Best couples getaway: Folegandros
“Santorini is often the go-to island for couples in these parts, but another Cycladic island where houses perch on clifftops is an even better escape for lovebirds,” the article begins, adding: “The mountainous, mostly treeless Folegandros doesn’t get the crowds of the islands around it thanks to sparser ferry service, a boon for twosomes in search of some solitude with their sun and sand.”

The main village of the island is Chora, which is set on a cliff plateau 650 feet up, embodying the archetypal image of Cycladic buildings of small white houses with blue doors lining cobble-stoned streets.

The article also mentions the Kastro, the Venetian part of Chora, which is well preserved.

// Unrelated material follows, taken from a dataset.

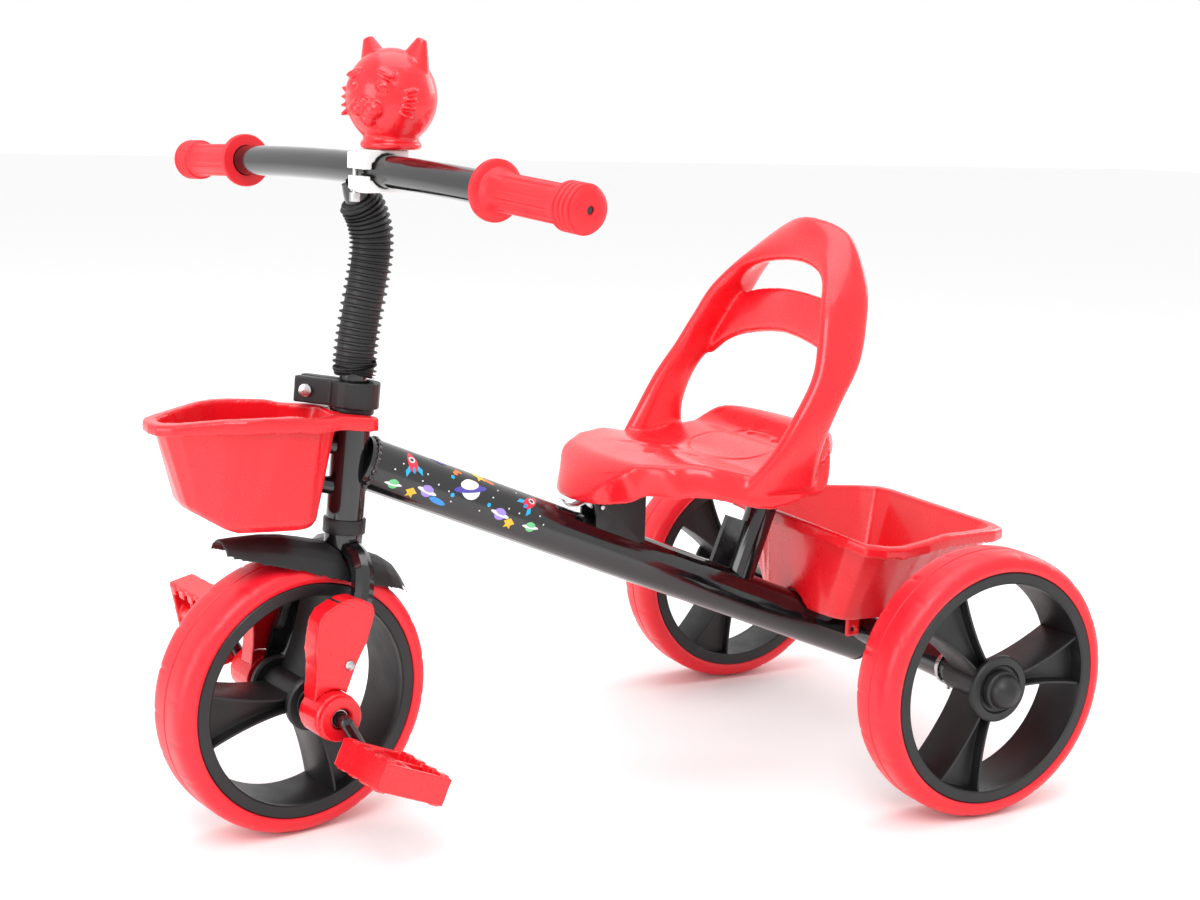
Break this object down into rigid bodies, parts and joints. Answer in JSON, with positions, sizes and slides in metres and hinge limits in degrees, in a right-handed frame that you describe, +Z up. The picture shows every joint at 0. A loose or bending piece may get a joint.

“Donkeys remain a widely used means of transportation and goats scramble up and down the sun-baked hills. Painters and writers from Europe come to Folegandros for quiet inspiration and the most enduring memories of a visit here are the silence and the bays with crystal clear water,” the article writes.

And it concludes: “The one not-to-be-missed site is the northeastern cave of Chrysopelia, where ancient names are written in clay on walls, a custom from the Hellenistic Period.”

Best food: Crete
CNN describes the island of Crete as Greece’s Wild West, “where the locals are fiercely independent and have a fondness for guns.”

Tomatoes, cucumbers, eggplants, strawberries, watermelon and other fruits and vegetables that grow in Crete taste as nature intended, as “its 3,200 square miles are blessed with scores of micro-climate, fertile soil and crops that haven’t succumbed to the scourge of industrial farming.”

Crete is a hub for olive oil, cheese and wine production.

The author encourages the readers to eat at a traditional tavern or at a Greek cafeteria, named kafenio in Greek.

Elounda, which is on the island’s northeast coast, is surrounded by some of the island’s great agricultural areas, like the Lasithi plateau, as reported in the article.

Some tavernas and restaurants are mentioned in the article.